The point is, you cannot argue against my moral position, because I don't present any arguments or make any claims. All you can do is disagree with me and state an alternative moral position.
From: Wei Dai <[EMAIL PROTECTED]>
To: Stathis Papaioannou <[EMAIL PROTECTED]>
CC: [EMAIL PROTECTED]
Subject: Re: Modern Physical theory as a basis for Ethical and Existential Nihilism
Date: Sat, 24 Jan 2004 21:00:39 -0500
On Sun, Jan 25, 2004 at 01:01:42AM +1100, Stathis Papaioannou wrote:
> If I stop with (a) above, I am simply
> saying that this is how I feel about suffering, and this feeling is not
> contingent on the state of affairs in any actual or possible world [there, I
> got it in!].
(a) as stated is ill defined. In order to actually reason with it in practice, you'd have to define what "activity", "cause", "net", "human", and "suffering" mean, but then it's hard to see how one can just have a "feeling" that statement (a), by now highly technical, is true. What about a slightly different variation of (a), where the definition of "human" or "suffering" is given a small tweak? How do you decide which of them reflects your true feelings?
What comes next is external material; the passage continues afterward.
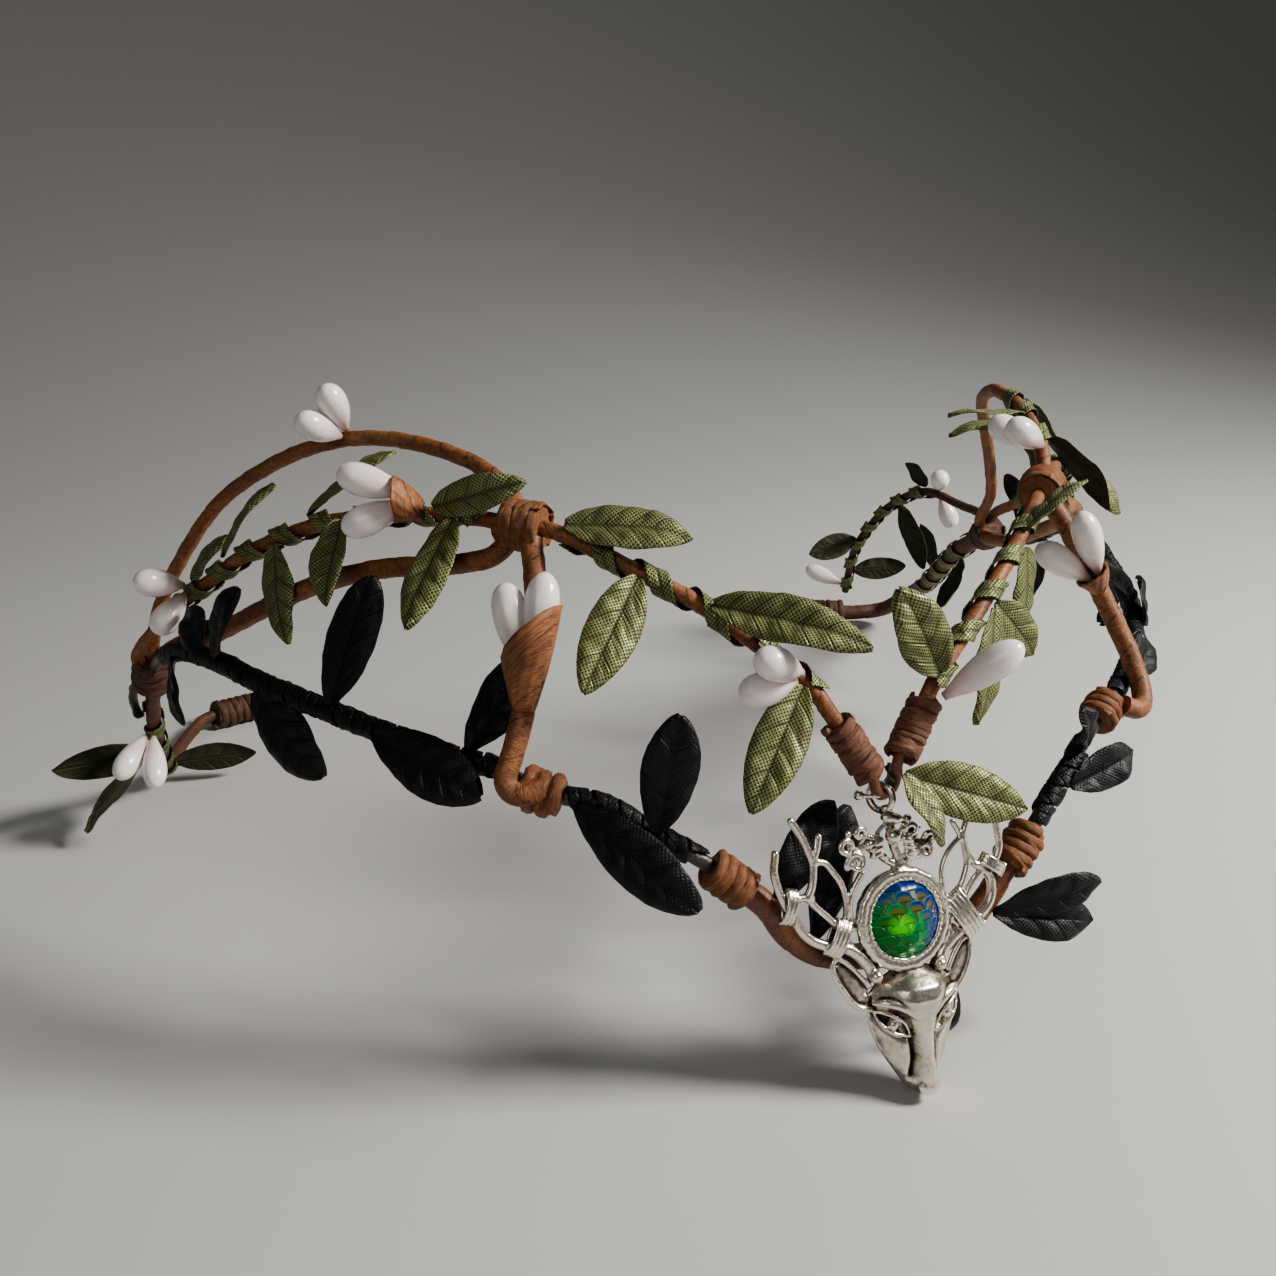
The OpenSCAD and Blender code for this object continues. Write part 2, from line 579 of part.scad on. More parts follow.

The mere presense of many similar but contradictory moral statements might give you a feeling of arbitrariness that causes you to reject all of them.
Difficulties like this lead to the desire for a set of basic moral axioms that can be defined precisely and still be seen by everyone as obvious and non-arbitrary. Again, maybe it doesn't exist, but we can't know for sure unless we're much smarter than we actually are.